Sir, - The Editorial `A retrograde stance' (July 28) needs to be commended. Mr. L.K. Advani was definitely playing to the BJP's hardliner gallery with his comment on denying autonomy to the Kashmiris.

If a constitutional guarantee is not upheld by the Union Government, it is a grave abdication of a responsibility and rightly invites your remark that the ``promise of special powers'' by Mr. Advani to J&K ``sounds deceptive''. It is time the Government stopped playing politics and granted the autonomy that the Constitutional guarantee in the Instrument of Accession promises Kashmiris. With the growth of greater political space, militancy is bound to fizzle out and the resources expended can be redirected towards much-needed development works. Setting out to make peace with Kashmiris should be our first task before we give in to the grand design of summit-level talks with our neighbours. If we are seen as being true to our word, who knows Kashmiris across the LoC may wish to rejoin the Indian state on their own.

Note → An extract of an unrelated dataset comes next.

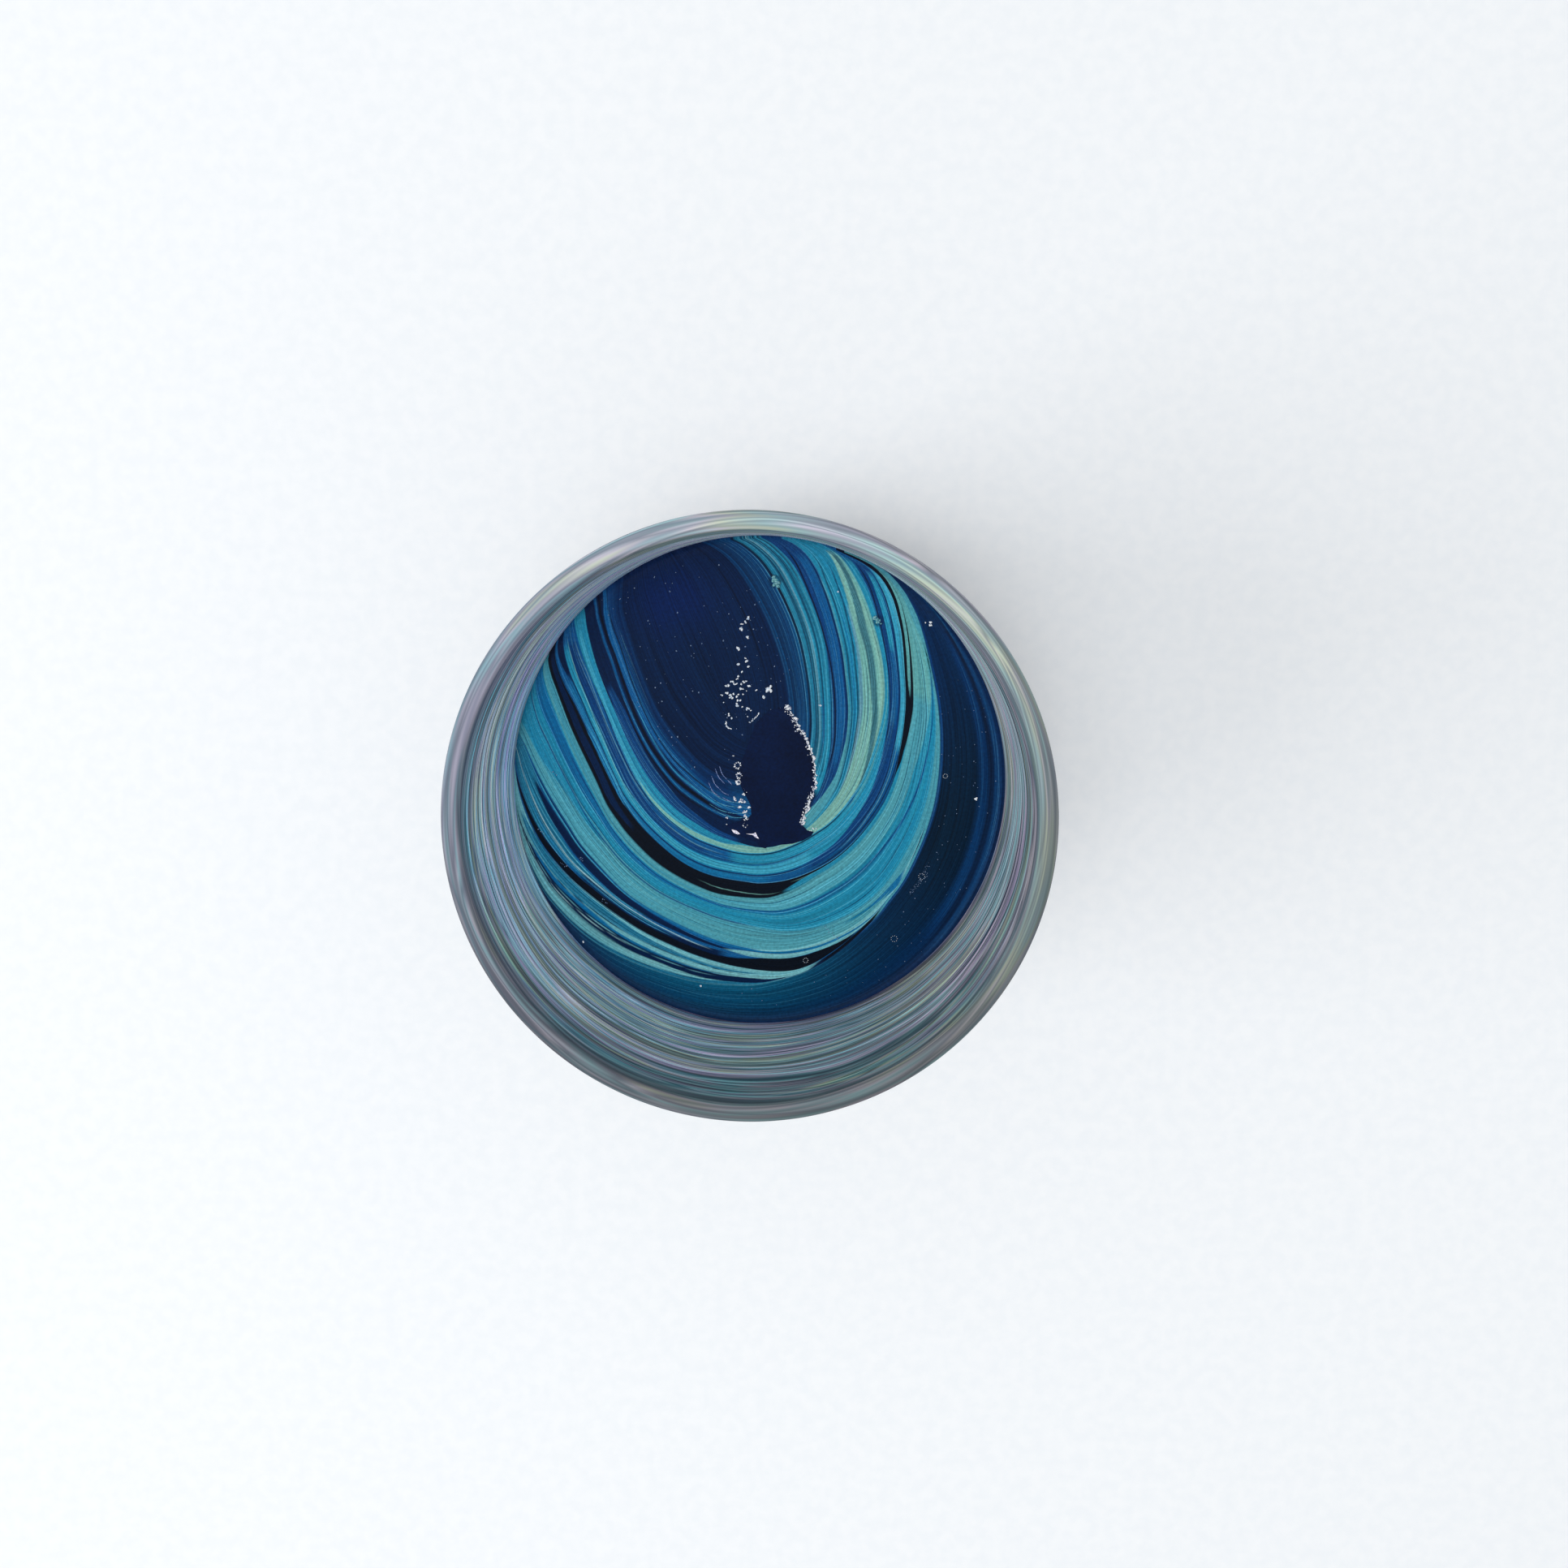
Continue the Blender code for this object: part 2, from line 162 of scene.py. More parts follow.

Cross-border terrorism will then never be a moot point again between Pakistan and India.

Mushtaqh Ali,

Chennai

Sir, - Kuldip Nayar's `Reneging

on the promise to J&K' (July 27) betrays an ignorance of the Jammu and Kashmir Constitution as well as of the Constitution of India.

Though, under the Instrument of Accession, 1947, Defence, External Affairs and Communications were the only subjects on which the Dominion of India could make laws applicable to J&K, another reality is that the Constituent Assembly adopted, in November 1956, the State's Constitution in which Section 5 says, ``The executive and legislative power of the State extends to all matters except those with respect to which Parliament has power to make laws for the State under the provisions of the Constitution of India.'' New Delhi's powers thereby went much beyond the Instrument of Accession, and this fact has been enshrined in the J&K Constitution that was enacted, not by New Delhi, but after nearly five years of debate by representatives of the State, elected through adult universal suffrage in 1951.

Any demand for a pre-1953 status for J&K would mean the abandonment of the J&K Constitution that came into being in November 1956.